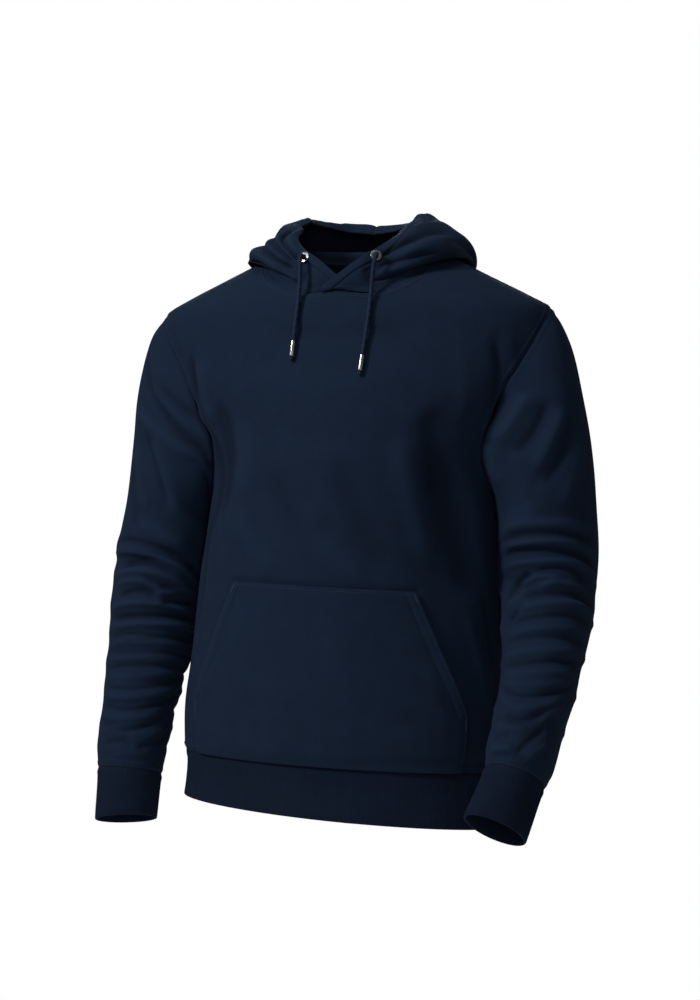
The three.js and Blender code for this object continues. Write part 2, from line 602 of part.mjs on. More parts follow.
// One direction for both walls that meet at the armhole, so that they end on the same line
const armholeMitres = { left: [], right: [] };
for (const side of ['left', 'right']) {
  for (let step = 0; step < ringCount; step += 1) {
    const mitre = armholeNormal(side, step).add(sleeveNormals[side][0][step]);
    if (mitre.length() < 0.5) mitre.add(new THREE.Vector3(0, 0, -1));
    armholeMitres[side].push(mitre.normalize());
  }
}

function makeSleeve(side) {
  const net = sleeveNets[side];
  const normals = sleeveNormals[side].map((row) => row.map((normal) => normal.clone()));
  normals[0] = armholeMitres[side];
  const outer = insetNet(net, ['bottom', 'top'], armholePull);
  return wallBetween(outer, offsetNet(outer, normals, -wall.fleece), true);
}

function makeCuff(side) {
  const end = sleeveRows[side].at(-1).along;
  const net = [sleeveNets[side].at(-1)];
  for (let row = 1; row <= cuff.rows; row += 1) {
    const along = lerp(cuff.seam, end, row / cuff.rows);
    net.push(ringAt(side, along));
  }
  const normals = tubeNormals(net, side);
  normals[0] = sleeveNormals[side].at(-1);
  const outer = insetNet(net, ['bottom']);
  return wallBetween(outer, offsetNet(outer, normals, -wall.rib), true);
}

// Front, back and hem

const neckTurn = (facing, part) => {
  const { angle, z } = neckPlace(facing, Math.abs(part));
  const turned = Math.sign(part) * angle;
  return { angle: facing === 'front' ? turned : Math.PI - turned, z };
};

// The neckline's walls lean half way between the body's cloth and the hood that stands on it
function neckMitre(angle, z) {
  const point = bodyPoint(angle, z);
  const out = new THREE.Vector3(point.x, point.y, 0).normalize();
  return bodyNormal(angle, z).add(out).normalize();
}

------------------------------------

What the task asks: Output all of the data again, exactly.

Result of this exercise:
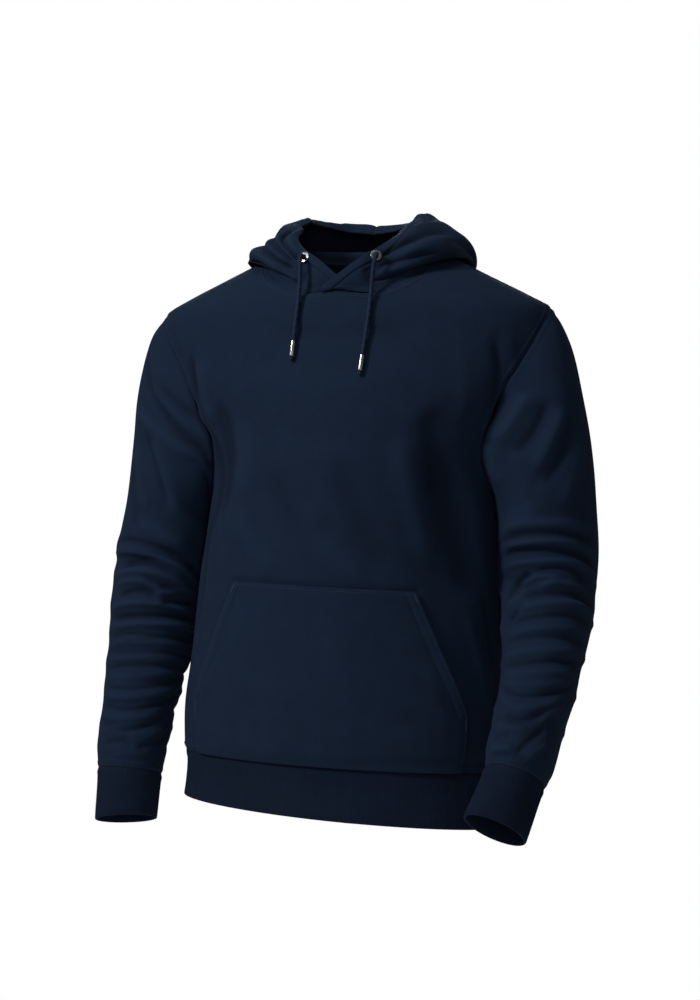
The three.js and Blender code for this object continues. Write part 2, from line 602 of part.mjs on. More parts follow.
// One direction for both walls that meet at the armhole, so that they end on the same line
const armholeMitres = { left: [], right: [] };
for (const side of ['left', 'right']) {
  for (let step = 0; step < ringCount; step += 1) {
    const mitre = armholeNormal(side, step).add(sleeveNormals[side][0][step]);
    if (mitre.length() < 0.5) mitre.add(new THREE.Vector3(0, 0, -1));
    armholeMitres[side].push(mitre.normalize());
  }
}

function makeSleeve(side) {
  const net = sleeveNets[side];
  const normals = sleeveNormals[side].map((row) => row.map((normal) => normal.clone()));
  normals[0] = armholeMitres[side];
  const outer = insetNet(net, ['bottom', 'top'], armholePull);
  return wallBetween(outer, offsetNet(outer, normals, -wall.fleece), true);
}

function makeCuff(side) {
  const end = sleeveRows[side].at(-1).along;
  const net = [sleeveNets[side].at(-1)];
  for (let row = 1; row <= cuff.rows; row += 1) {
    const along = lerp(cuff.seam, end, row / cuff.rows);
    net.push(ringAt(side, along));
  }
  const normals = tubeNormals(net, side);
  normals[0] = sleeveNormals[side].at(-1);
  const outer = insetNet(net, ['bottom']);
  return wallBetween(outer, offsetNet(outer, normals, -wall.rib), true);
}

// Front, back and hem

const neckTurn = (facing, part) => {
  const { angle, z } = neckPlace(facing, Math.abs(part));
  const turned = Math.sign(part) * angle;
  return { angle: facing === 'front' ? turned : Math.PI - turned, z };
};

// The neckline's walls lean half way between the body's cloth and the hood that stands on it
function neckMitre(angle, z) {
  const point = bodyPoint(angle, z);
  const out = new THREE.Vector3(point.x, point.y, 0).normalize();
  return bodyNormal(angle, z).add(out).normalize();
}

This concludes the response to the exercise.